Moreover higher doses of ketamine (500 µg kg−1) were known to induce impairment of cognitive functions such as attention, free recall, recognition memory, and thought process, in previous studies.[21] In accordance, the cognitive dysfunction effect was noted in group 3 while responding to NRS in our study and could account for the significant difference in intergroup comparison postoperatively. On subsequent analysis by Singh et al.[22] 0.5 mg kg−1 iv−1 ketamine was shown to be equally efficacious as 0.75 mg kg−1 iv−1 and 1 mg kg−1 iv−1 ketamine in decreasing visual analog scale (VAS) and verbal rating scale (VRS) at rest, a slight movement and deep breathing movement.

Total morphine requirement for rescue analgesia was high in group 1 (3.6 ± 0.5) compared to group 2 (0.6 ± 0.3) and group 3 (1.5 ± 0.0). But this was in contradiction with the study done by Wordliczek et al[23] where preemptive analgesic effect of tramadol significantly decreased postoperative opioid requirement.

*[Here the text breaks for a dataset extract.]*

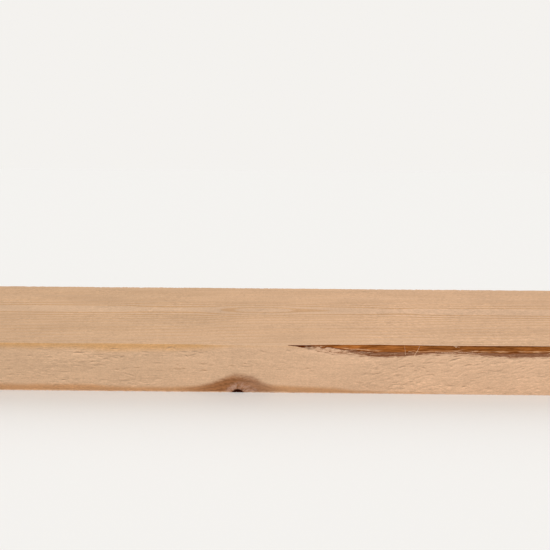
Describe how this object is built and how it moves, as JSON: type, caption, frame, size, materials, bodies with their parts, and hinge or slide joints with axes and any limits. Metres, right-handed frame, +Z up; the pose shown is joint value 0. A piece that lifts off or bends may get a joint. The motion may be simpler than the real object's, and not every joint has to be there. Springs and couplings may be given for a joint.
{
  "type": "timber lumber plank",
  "caption": "Rough-sawn softwood plank, rectangular in section and sawn square at both ends, with a waney upper edge and a knot hole at the lower edge of one narrow face.",
  "frame": {"origin": "middle of the underside, on the surface that the plank lies on", "axes": "+X along the length to the log's thin end, +Y across the width to the plain narrow face, +Z up through the thickness; the narrow face with the knot hole and the wane is at -Y"},
  "size_m": [2.4, 0.2, 0.05],
  "materials": {
    "sawn_wood": "rough sawn, bare"
  },
  "bodies": {
    "root": {"plank": "sawn_wood"}
  },
  "joints": []
}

At around 60-120 minutes, there was a significant difference in the requirement of morphine in group 2 and group 3. Administration of low dose of ketamine before skin incision has the property of attenuating acute tolerance and hyperalgesia induced by co-administered opioid.[24] Smaller the dose, the greater the affinity of ketamine for NMDA receptors. Low-dose ketamine was defined by a serum concentration of 30-120 ng mL−1.[25] Prior administration of small dose of ketamine (75-150 µg kg−1) was proven to reduce postoperative opioid consumption in previous literatures.[26] This could be the reason for the lesser requirement of morphine as rescue analgesia in groups 2 and 3 in our study. In the contrary, Ithnin et al[27] illustrated that a low dose of S-ketamine doesn’t decrease the total morphine requirement for rescue analgesia.

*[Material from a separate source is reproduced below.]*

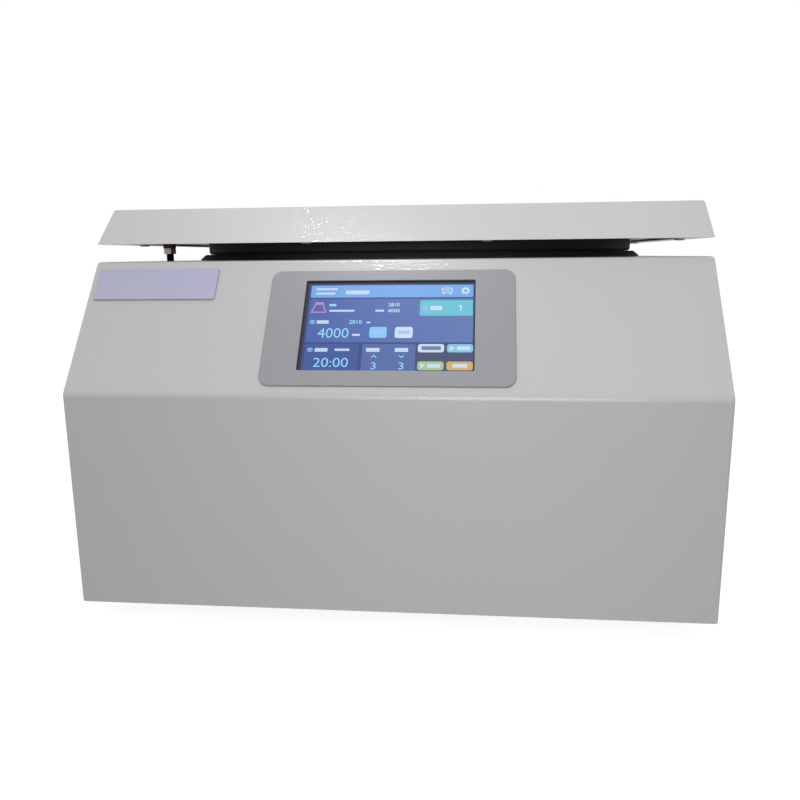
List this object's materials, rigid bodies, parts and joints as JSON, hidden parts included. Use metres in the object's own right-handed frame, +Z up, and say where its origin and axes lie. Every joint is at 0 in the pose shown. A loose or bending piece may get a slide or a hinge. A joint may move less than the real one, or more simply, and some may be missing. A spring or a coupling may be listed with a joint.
{
  "type": "milk fat centrifuge",
  "caption": "Bench centrifuge with a hinged lid, slanted touch panel, steel chamber and swing-out bucket rotor for milk fat tests.",
  "frame": {"origin": "on the floor under the middle of the case", "axes": "+X to the right of someone facing the panel, +Y to the back, +Z up"},
  "size_m": [0.42, 0.53, 0.2755],
  "materials": {
    "case_paint": "fine orange-peel powder coat, light warm grey",
    "steel_plate": "dark grey primer",
    "rear_paint": "light grey powder coat",
    "stainless": "spun and brushed",
    "zinc_steel": "bright zinc plate",
    "bright_steel": "ground",
    "black_steel": "black oxide",
    "black_rubber": "matt",
    "black_plastic": "moulded, fine texture",
    "coil_iron": "varnished iron",
    "magnet_coat": "nickel and epoxy coat",
    "cast_aluminium": "as cast",
    "rotor_aluminium": "machined and anodised",
    "bucket_aluminium": "satin anodised",
    "nut_aluminium": "black anodised",
    "bezel_grey": "satin mid grey",
    "screen_glass": "cover glass over a lit display",
    "board_green": "solder mask",
    "standoff_nylon": "natural nylon",
    "capacitor_sleeve": "shrink sleeve",
    "plate_grey": "bare printed plate, pale lavender grey"
  },
  "bodies": {
    "chassis": {"base_plate": "steel_plate", "rubber_feet": "black_rubber", "foot_screws": "zinc_steel", "housing": "case_paint", "rear_panel": "rear_paint", "case_screws": "zinc_steel", "deck_plate": "steel_plate", "deck_posts": "steel_plate", "chamber_bowl": "stainless", "guard_ring": "steel_plate", "chamber_collar": "black_rubber", "vibration_mounts": "black_rubber", "motor_bracket": "steel_plate", "motor_bolts": "zinc_steel", "motor_housing": "cast_aluminium", "motor_cap": "cast_aluminium", "motor_bearings": "bright_steel", "motor_stator": "coil_iron", "motor_boot": "black_rubber", "hinge_body_leaves": "zinc_steel", "hinge_pins": "bright_steel", "hinge_body_screws": "zinc_steel", "lock_frame": "steel_plate", "lock_solenoid": "coil_iron", "display_screen": "screen_glass", "display_bezel": "bezel_grey", "display_module": "black_plastic", "display_board": "board_green", "drive_board": "board_green", "board_standoffs": "standoff_nylon", "drive_capacitors": "capacitor_sleeve", "heat_sink": "cast_aluminium", "power_inlet": "black_plastic", "inlet_blades": "bright_steel", "switch_frame": "black_plastic", "fan_frame": "black_plastic", "fan_guard": "zinc_steel", "blank_plate": "plate_grey"},
    "lid": {"lid_shell": "case_paint", "lid_liner": "case_paint", "lid_ring": "black_rubber", "lid_screws": "zinc_steel", "hinge_lid_leaves": "zinc_steel", "hinge_lid_screws": "zinc_steel", "striker_stud": "black_steel", "striker_spacer": "black_plastic", "striker_nuts": "zinc_steel"},
    "rotor": {"motor_shaft": "bright_steel", "motor_magnets": "magnet_coat", "rotor_yoke": "rotor_aluminium", "trunnion_pins": "bright_steel", "rotor_nut": "nut_aluminium"},
    "lock_bolt": {"lock_bolt": "zinc_steel"},
    "switch_rocker": {"switch_rocker": "black_plastic"},
    "fan_impeller": {"fan_impeller": "black_plastic"},
    "bucket_1": {"bucket_1": "bucket_aluminium"},
    "bucket_2": {"bucket_2": "bucket_aluminium"},
    "bucket_3": {"bucket_3": "bucket_aluminium"},
    "bucket_4": {"bucket_4": "bucket_aluminium"}
  },
  "joints": [
    {"name": "lid_hinge", "type": "hinge", "parent": "chassis", "child": "lid", "pos_m": [0, 0.258, 0.2436], "axis": [-1, 0, 0], "range_deg": [0, 70]},
    {"name": "rotor_spin", "type": "hinge", "parent": "chassis", "child": "rotor", "pos_m": [0, 0.007, 0.2082], "axis": [0, 0, 1], "continuous": true},
    {"name": "bucket_1_swing", "type": "hinge", "parent": "rotor", "child": "bucket_1", "pos_m": [0.078, 0.007, 0.2082], "axis": [0, -1, 0], "range_deg": [-8, 90]},
    {"name": "bucket_2_swing", "type": "hinge", "parent": "rotor", "child": "bucket_2", "pos_m": [0, 0.085, 0.2082], "axis": [1, 0, 0], "range_deg": [-8, 90]},
    {"name": "bucket_3_swing", "type": "hinge", "parent": "rotor", "child": "bucket_3", "pos_m": [-0.078, 0.007, 0.2082], "axis": [0, 1, 0], "range_deg": [-8, 90]},
    {"name": "bucket_4_swing", "type": "hinge", "parent": "rotor", "child": "bucket_4", "pos_m": [0, -0.071, 0.2082], "axis": [-1, 0, 0], "range_deg": [-8, 90]},
    {"name": "lock_bolt_slide", "type": "slide", "parent": "chassis", "child": "lock_bolt", "axis": [-1, 0, 0], "range_m": [0, 0.009], "stiffness_N_per_m": 150},
    {"name": "switch_rock", "type": "hinge", "parent": "chassis", "child": "switch_rocker", "pos_m": [-0.15, 0.258, 0.092], "axis": [-1, 0, 0], "range_deg": [0, 18]},
    {"name": "fan_spin", "type": "hinge", "parent": "chassis", "child": "fan_impeller", "pos_m": [0.095, 0.2453, 0.071], "axis": [0, 1, 0], "continuous": true}
  ]
}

In our study, the incidence of nausea and vomiting was high in group 1 (20% and 12%) and group 3 (20% and 8%). Singh et al[22] in their study observed that the occurrence of nausea and vomiting was equally present in all doses of ketamine ranging from 0.5 mg kg−1 to 1 mg kg−1. But Chandrakantan et al[28] in their trial on postoperative nausea and vomiting (PONV) declared that 0.25 mg kg−1 ketamine was associated with decreased incidence of nausea and vomiting. Delirium was found to be higher in group 3 (32%). This wasn’t in accordance with the findings of previous literatures where delirium was found only at a dose of 1 mg kg−1 ketamine.[22] The premedication dosage of tablet diazepam and injection midazolam was standardized and not weight-based in our study. The timing of administration of the study drug was 30 minutes prior to the incision in previous study by Singh et al[22] and 5 minutes prior to skin incision in our study. Both these factors might have contributed to a higher incidence of delirium in group 3.

Our study also had some limitations. We did not follow up with the patient for any development of chronic pain and the serum level of 0.25 mg kg−1 ketamine was not measured to contradict the previous literature supporting 0.5 mg kg−1 ketamine for preemptive analgesia. Further studies should focus on postinsufflation response, clinical recovery score, and on long-term effects of ketamine in reducing chronic pain syndrome.

In conclusion, postinsufflation haemodynamic response and clinical recovery following laparoscopy were better in the ketamine group (0.25 mg kg−1) without any untoward side effects. Hence it can be considered as an optimal dose for preemptive analgesia in laparoscopic cholecystectomy and appendicectomy.